The stand-out case, however, concerned Royal Bank of Scotland which managed to get into a spat with its major shareholder – the Treasury – without the need to do it in public. UK Financial Investments, which manages the state’s 80 per cent stake in the bank, opposed plans to pay up to 200 per cent of salary in bonuses.
At the very least this shows an ongoing failure by those running the banks to grasp public outrage and exasperation at these payments. RBS and Barclays continue to argue that such incentives are required in order to avoid an exodus of staff. In fairness, both provided evidence that senior figures, particularly in the US, were leaving to join rival banks. But the arguments are less valid when those leaving have been part of two organisations that have overseen either a slide in profits, as at Barclays, or a colossal loss at RBS.
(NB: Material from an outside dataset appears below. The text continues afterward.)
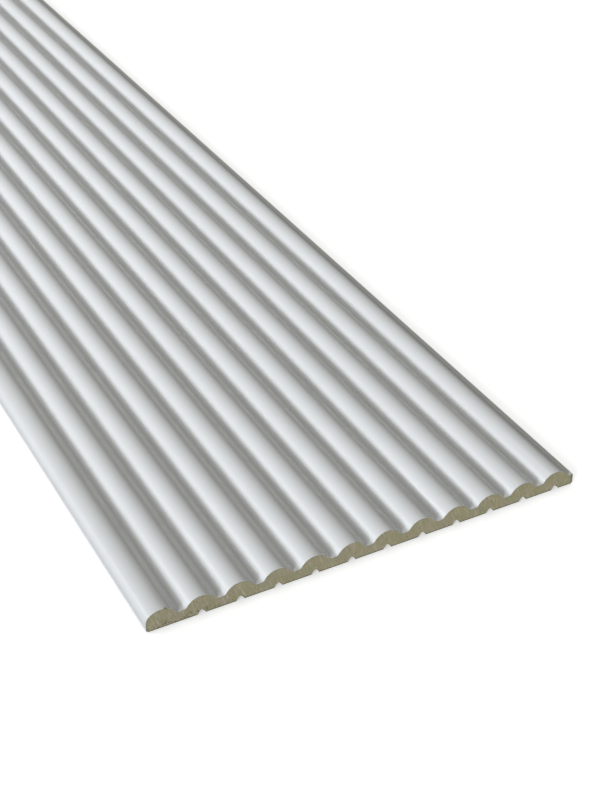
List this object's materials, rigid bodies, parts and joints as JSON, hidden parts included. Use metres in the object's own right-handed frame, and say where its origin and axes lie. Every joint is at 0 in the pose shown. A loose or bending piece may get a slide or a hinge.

A notable sub-plot in Shareholder Spring 2 is that relations between companies and investors have become strained beyond the ballot. This is not simply a matter of voting against a motion on pay, it is being done publicly and with some venom. Barclays’ chairman Sir David Walker and the chairman of the remuneration committee Sir John Sunderland rebuked Alison Kennedy of Standard Life Investments for raising its objections in public, a rather odd position to take at what was, after all, a public event.
This issue, however, extends beyond the banks. As noted above, it embraces large companies in other sectors, though the objections tend to be for similar reasons: a decline in performance, a fall in profits. Bonus payments in such circumstances are seen by objectors as rewards for failure.
But are astronomical pay packages ever justified? Department store chain John Lewis has just paid its chairman Sir Charlie Mayfield £1.5 million which is 66 times the salary of the average member of staff, a paltry £13,700, which is barely a living wage. John Lewis is in good shape, so pay rises might be in order. But let’s not forget that this is the company that promotes the employee-owned model. I’ll bet some of those employees would like a bigger share of the company they “own”.